Chicago Public Schools CEO Forrest Claypool finally briefed the City Council Thursday about the shaky state of school finances, but aldermen came away from the closed-door meetings frustrated by his evasive answers.
Claypool said he has built into his budget Mayor Rahm Emanuel’s promise to assume $80 million in school security costs with the expectation the city’s contribution would continue “in perpetuity,” as Ald. Gilbert Villegas (36th) put it.
But he refused to say how high those expenses might go or where the city would get that money.
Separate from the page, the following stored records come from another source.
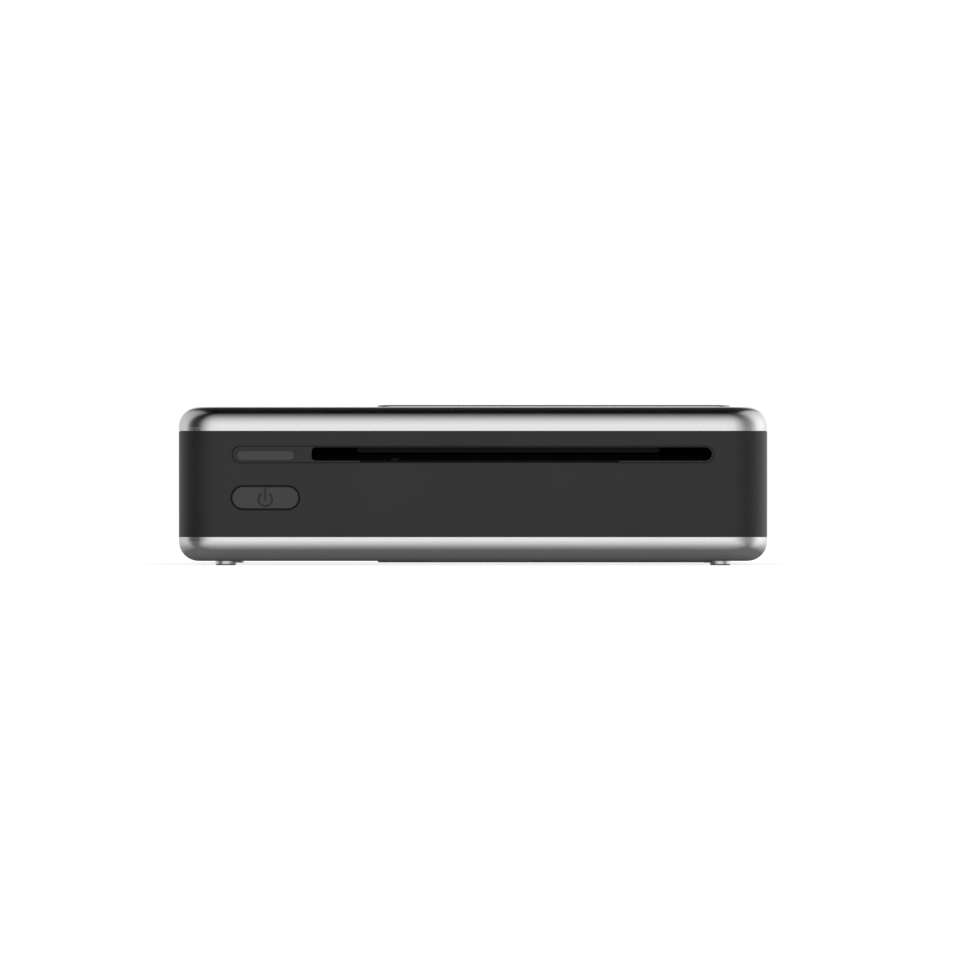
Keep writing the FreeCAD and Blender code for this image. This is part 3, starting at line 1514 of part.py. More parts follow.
pieces = {
    "bottom_shell": bottom_shell(),
    "base_plate": base_plate(),
    "foot_front_left": foot(-foot_x, -foot_y),
    "foot_front_right": foot(foot_x, -foot_y),
    "foot_rear_left": foot(-foot_x, foot_y),
    "foot_rear_right": foot(foot_x, foot_y),
    "casing_screws": group(shell_screws().Solids + strip_screws().Solids),
    "middle_housing": middle_housing(),
    "slot_bezel": slot_bezel(),
    "led_lens": led_lens(),
    "exit_guide": exit_guide(),
    "rear_strip": rear_strip(),
    "hinge_pins": group([hinge_pin(-knuckle_x), hinge_pin(knuckle_x)]),
    "power_button": power_button(),
    "button_board": button_board(),
    "power_switch": power_switch(),
    "status_leds": status_leds(),
    "cover_shell": cover_shell(),
    "cover_plate": cover_plate(),
    "cover_liner": cover_liner(),
    "liner_screws": liner_screws(),
    "pressure_plate": pressure_plate(),
    "pressure_pin": pressure_pin(),
    "pressure_springs": pressure_springs(),
    "paper_tray": paper_tray(),
    "print_frame": print_frame(),
    "frame_bridge": frame_bridge(),
    "inner_screws": group(frame_screws().Solids + board_screws().Solids),
    "separation_gate": separation_gate(),
    "paper_guide": paper_guide(),
    "paper_flag": paper_flag(),
    "flag_sensor": flag_sensor(),
    "thermal_head": thermal_head(),
    "head_heatsink": head_heatsink(),
    "head_pivot_pins": head_pivot_pins(),
    "head_springs": head_springs(),
    "platen_shaft": roller_shaft(platen_y),
    "platen_sleeve": platen_sleeve(),
    "platen_gear": roller_gear(platen_centre, platen_phase),
    "feed_shaft": roller_shaft(feed_y),
    "feed_sleeves": feed_sleeves(),
    "feed_gear": roller_gear(feed_centre, feed_phase),
    "pick_shaft": roller_shaft(pick_y),
    "pick_sleeve": pick_sleeve(),
    "pick_gear": roller_gear(pick_centre, pick_phase),
    "pinch_shaft": pinch_shaft(),
    "pinch_sleeves": pinch_sleeves(),
    "platen_idler": idler_gear(platen_idler_centre, platen_idler_teeth, platen_idler_phase),
    "pick_idler": idler_gear(pick_idler_centre, pick_idler_teeth, pick_idler_phase),
    "reduction_gear": reduction_gear(),
    "gear_studs": gear_studs(),
    "roller_bushes": roller_bushes(),
    "motor": motor(),
    "motor_shaft": motor_shaft(),
    "motor_pinion": motor_pinion(),
    "motor_screws": motor_screws(),
    "battery": battery(),
    "main_board": group([main_board()] + board_chips().Solids + board_connectors().Solids),
    "charging_socket": charging_socket(),
    "leads": group([battery_lead(), motor_lead(), head_lead()]),
}

os.makedirs("parts", exist_ok=True)
for name, shape in pieces.items():
    shape.exportStep(os.path.join("parts", name + ".step"))
print(len(pieces), "pieces")
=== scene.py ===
"""Looks of a compact photo printer: finishes, coil springs, the button's mark, the stage and the light."""

import logging
import math
from dataclasses import dataclass
from enum import Enum
from typing import Sequence

import bmesh
import bpy
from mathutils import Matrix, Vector


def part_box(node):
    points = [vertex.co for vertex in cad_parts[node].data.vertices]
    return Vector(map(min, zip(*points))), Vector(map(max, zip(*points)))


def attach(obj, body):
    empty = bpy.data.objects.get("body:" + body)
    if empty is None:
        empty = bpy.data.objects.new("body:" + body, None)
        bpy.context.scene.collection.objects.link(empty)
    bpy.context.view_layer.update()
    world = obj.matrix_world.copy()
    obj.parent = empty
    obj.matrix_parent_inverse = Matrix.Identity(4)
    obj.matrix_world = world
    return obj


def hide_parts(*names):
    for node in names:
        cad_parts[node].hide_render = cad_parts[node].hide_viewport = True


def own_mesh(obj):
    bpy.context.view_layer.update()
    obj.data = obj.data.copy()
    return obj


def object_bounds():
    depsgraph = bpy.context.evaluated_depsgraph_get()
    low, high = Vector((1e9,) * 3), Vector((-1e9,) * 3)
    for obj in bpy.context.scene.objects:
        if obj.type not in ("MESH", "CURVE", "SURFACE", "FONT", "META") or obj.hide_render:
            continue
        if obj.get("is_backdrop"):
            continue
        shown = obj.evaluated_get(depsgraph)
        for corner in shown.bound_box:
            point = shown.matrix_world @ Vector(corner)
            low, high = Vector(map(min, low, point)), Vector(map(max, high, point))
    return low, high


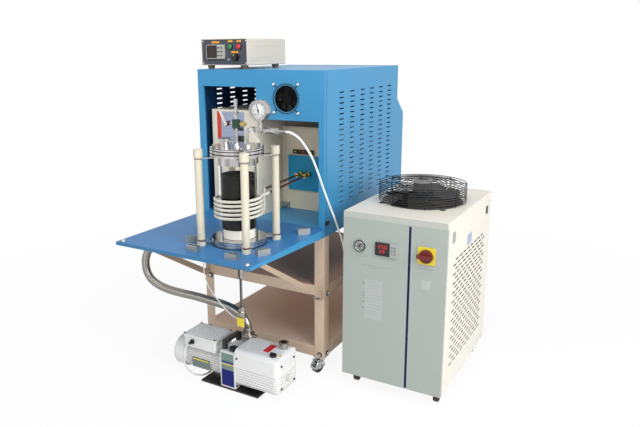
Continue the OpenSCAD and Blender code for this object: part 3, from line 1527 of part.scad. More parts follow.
trolley_frame();
trolley_shelves();
caster_plates();
cabinet_front();
cabinet_shell();
work_table();
cover_catches();
generator_modules();
fan_frame();
fan_rotor();
work_coil();
copper_leads();
control_case();
control_panel();
start_button();
stop_button();
power_knob();
chamber_flanges();
chamber_seals();
quartz_tube();
crucible();
pedestal();
clamp_rods();
lid_fittings();
lid_valve_lever();
gas_valve_lever();
gauge_case();
gauge_needle();
pump_motor();
pump_block();
pump_base();
oil_case();
pump_fittings();
ballast_knob();
vacuum_hose();
gas_tube();
gas_tube_coil();
sensor_cable();
pump_cord();
pump_cord_coil();
pump_plug();
chiller_shell();
chiller_front();
fan_cage();
chiller_fan();
chiller_instruments();
chiller_needle();
switch_knob();
cart_fork_left();
cart_fork_right();
cart_wheel_front_left();
cart_wheel_front_right();
cart_wheel_rear_left();
cart_wheel_rear_right();
chiller_fork_left();
chiller_fork_right();
chiller_wheel_front_left();
chiller_wheel_front_right();
chiller_wheel_rear_left();
chiller_wheel_rear_right();
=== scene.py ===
import math

import bpy
from mathutils import Matrix, Vector


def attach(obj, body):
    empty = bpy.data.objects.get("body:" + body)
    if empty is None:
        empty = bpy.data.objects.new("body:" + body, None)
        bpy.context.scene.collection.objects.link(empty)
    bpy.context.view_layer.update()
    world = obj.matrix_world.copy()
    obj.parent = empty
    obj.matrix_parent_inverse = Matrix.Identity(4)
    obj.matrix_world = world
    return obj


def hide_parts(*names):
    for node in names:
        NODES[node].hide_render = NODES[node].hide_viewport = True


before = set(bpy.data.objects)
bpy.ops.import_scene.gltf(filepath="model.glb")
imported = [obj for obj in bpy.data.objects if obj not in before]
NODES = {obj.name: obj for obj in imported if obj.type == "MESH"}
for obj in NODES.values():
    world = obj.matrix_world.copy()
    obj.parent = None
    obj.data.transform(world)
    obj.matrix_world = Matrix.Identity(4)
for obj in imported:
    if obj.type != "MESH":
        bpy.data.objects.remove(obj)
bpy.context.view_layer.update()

SYSTEM = "system"

# Places of the solids, in millimetres from the trolley's left front corner: x right, y back, z up

MID_X, MID_Y = 645.0, 192.0
CAB_W, CAB_TOP, SKIN = 700, 1445, 1
BAY_FRONT, BAY_BACK = 16, 862
TABLE_TOP, TABLE_BACK, TABLE_EDGE = 731, 12, -605
SHELF_GAP = 300
FAN_X, FAN_Z, FAN_SCREW = 503, 1317, 64
SCALE_Y, SIDE_X, MODULE_Y = 50, 312, 280
BOARD_X, BOARD_Y, BOARD_LOW, BOARD_HIGH, METER_HIGH = (340, 530), 273, 826, 1018, 1090
UNION_X, UNION_Y, UNION_Z = (428.2, 472.2), 206, 920
AXIS_X, AXIS_Y = 475, -352
BOX_FEET, BOX_W, BOX_Y = 1464.5, 275, 38.9
SHOW_LOW, SHOW_HIGH = 1497, 1557
PUMP_Y, BLOCK_TOP = -350, 191.5
MOTOR_X, MOTOR_Y, MOTOR_Z = 110, -264, 100
ROD_X, ROD_LOW = (395, 480), 428
CHILL_X0, CHILL_X1, CHILL_Y = 823, 1290, -50
DOOR_LOW, DOOR_HIGH = 74, 812
DIAL_X, DIAL_Z, SWITCH_X, SWITCH_Z = 903, 697, (1045, 1082), (666, 728)

FRONT, LEFT, RIGHT, UP = (0, -1, 0), (-1, 0, 0), (1, 0, 0), (0, 0, 1)
ANY = (None, None)


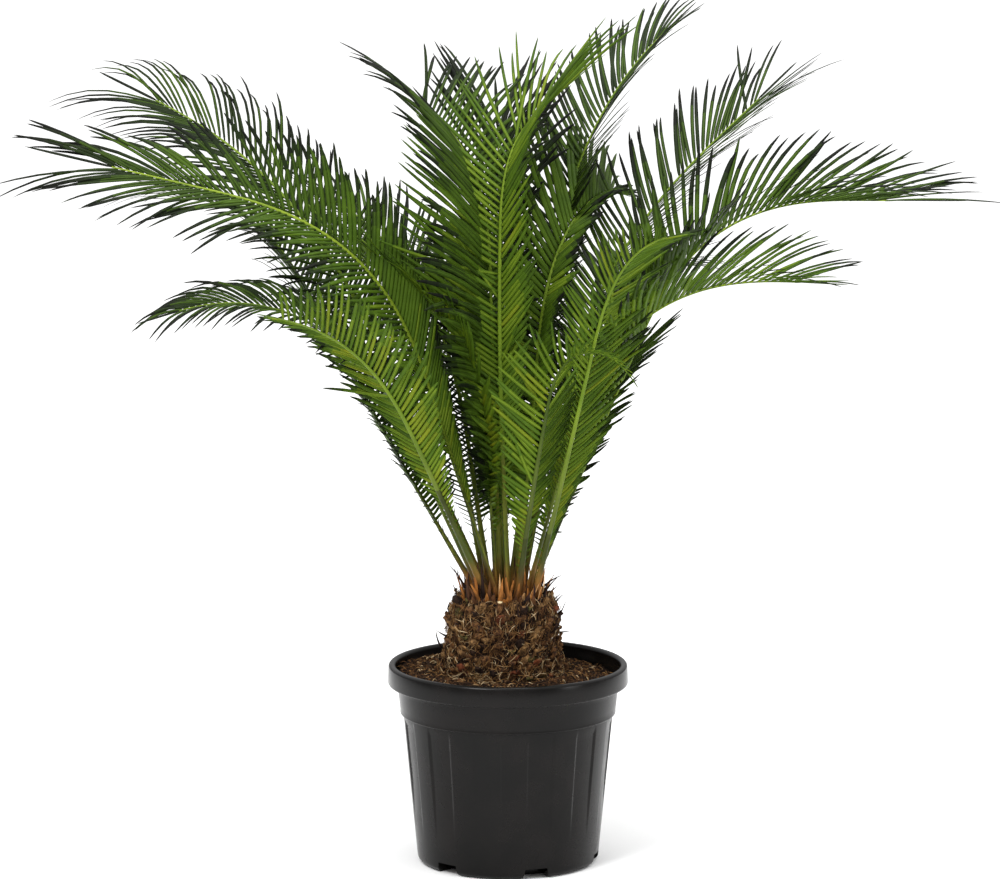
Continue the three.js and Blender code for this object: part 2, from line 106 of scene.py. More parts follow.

“He just kind of shrugged his shoulders and was like, ‘That’s not my thing. That’s not my issue. I don’t know,’ ” said Ald. Scott Waguespack (32nd), chairman of the City Council’s Progressive Caucus.
Sources have told the Chicago Sun-Times the mayor is counting on using the windfall generated by a $3 billion debt refinancing at dramatically reduce interest rates.
Aldermen also complained that they didn’t get a straight answer from Claypool about the steep cost of borrowing at exorbitant interest rates that staved off an early closing or delayed open of Chicago Public Schools. At first, he gave them a debt service figure of $400 million. Moments later, he said it might be more like $590 million.
“I said, ‘That’s ten percent of your budget. Isn’t there a cheaper way to finance?’” said Ald. George Cardenas (12th), former chairman of the City Council’s Hispanic Caucus.
“They said they’re gonna refinance nine percent bonds to an interest rate closer to six percent and save $16 million this year alone in doing that. To them, that’s a great thing.”
One of the briefings really got heated when Ald. Susan Sadlowski Garza (10th), a former school counselor with close ties to the Chicago Teachers Union, complained about the cuts to special education, music and other support staff at one of her local schools and Claypool challenged her claims.
“She said, ‘I can show you exactly where the cuts are and exactly how many people. Why don’t you come down to the school and you can see.’ And he said he didn’t believe what Garza was saying. That really set her off,” Waguespack said.
“It wasn’t conducive to trying to answer an alderman. We’ve been waiting to talk to him in a public hearing for over a year or more. And he came in with kind of a condescending attitude. People were raising their voices. It was very tense. Aldermen were not pulling punches. Aldermen have had it with him.”
Claypool returned a phone call from the Chicago Sun-Times, but refused to make any public comment about the private briefings or the criticisms from aldermen.
After a long and bitter fight, he campaign for school funding reform succeeded beyond the city’s wildest dreams.
Instead of $300 million, CPS got a $450 million windfall that authorizes a $125 million property tax increase for teacher pensions—on top of the $250 million increase imposed last year.
That’s why Emanuel promised to fill the gap that remains by assuming $80 million in school security costs.
“I asked whether there is inflation tied into that. And is it $80 million plus a COLA or some type of graduated amount that’s needed. That was not answered. It is in perpetuity, though. $80 million-a-year. Forever more. And that’s just the floor. It could go higher,” Villegas said.
“They’re trying to refer those costs back to the city since we’re in charge of public safety. But if we’re gonna play that game, we need to take a look at the total numbers of what the city gives to them already.
There was a lot of, ‘We’ll get back to you.’ If you’re coming to someone asking them for a favor, you’d better have all the information that they’re looking for.”